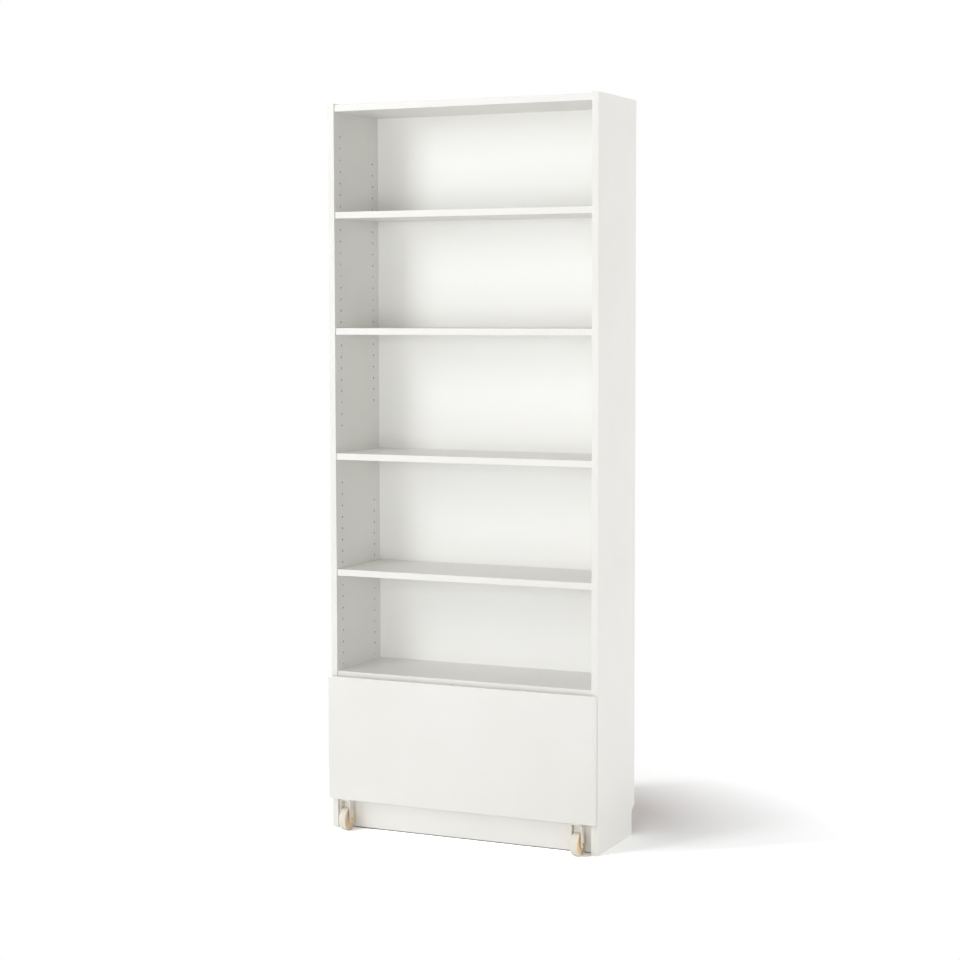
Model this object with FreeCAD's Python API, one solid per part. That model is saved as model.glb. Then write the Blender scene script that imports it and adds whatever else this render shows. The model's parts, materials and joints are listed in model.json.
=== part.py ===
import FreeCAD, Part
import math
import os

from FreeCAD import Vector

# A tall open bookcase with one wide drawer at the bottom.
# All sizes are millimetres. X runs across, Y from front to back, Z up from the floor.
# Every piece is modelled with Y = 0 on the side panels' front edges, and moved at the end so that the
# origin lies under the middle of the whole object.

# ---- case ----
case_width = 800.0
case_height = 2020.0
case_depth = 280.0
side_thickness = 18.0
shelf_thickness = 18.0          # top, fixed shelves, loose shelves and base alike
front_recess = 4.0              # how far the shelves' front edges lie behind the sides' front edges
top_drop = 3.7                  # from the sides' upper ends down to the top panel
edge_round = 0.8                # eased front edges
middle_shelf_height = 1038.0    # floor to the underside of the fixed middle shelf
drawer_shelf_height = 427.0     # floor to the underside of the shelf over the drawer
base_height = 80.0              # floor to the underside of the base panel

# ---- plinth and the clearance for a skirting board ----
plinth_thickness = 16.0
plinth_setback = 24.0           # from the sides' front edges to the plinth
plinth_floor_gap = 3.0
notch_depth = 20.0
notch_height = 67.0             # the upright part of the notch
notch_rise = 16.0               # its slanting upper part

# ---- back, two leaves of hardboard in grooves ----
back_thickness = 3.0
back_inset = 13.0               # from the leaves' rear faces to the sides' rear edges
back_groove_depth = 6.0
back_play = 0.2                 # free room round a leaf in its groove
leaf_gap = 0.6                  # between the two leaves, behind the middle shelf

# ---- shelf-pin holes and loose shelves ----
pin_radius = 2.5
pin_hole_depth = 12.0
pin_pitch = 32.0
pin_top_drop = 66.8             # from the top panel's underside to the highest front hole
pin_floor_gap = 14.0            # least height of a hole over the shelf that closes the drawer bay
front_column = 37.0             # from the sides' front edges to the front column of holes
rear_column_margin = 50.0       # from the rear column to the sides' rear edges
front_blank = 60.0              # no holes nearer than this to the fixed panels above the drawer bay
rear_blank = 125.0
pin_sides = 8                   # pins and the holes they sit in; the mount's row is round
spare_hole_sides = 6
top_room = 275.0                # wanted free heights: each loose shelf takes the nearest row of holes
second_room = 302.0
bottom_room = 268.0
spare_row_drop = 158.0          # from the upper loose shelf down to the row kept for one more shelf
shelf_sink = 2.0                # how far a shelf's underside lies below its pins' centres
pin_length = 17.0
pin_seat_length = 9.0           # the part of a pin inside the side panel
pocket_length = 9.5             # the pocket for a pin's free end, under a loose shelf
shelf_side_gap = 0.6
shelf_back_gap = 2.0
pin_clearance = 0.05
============
Extract every line containing the string "object" from the data above.

Model this object with FreeCAD's Python API, one solid per part. That model is saved as model.glb. Then write the Blender scene script that imports it and adds whatever else this render shows. The model's parts, materials and joints are listed in model.json.
# origin lies under the middle of the whole object.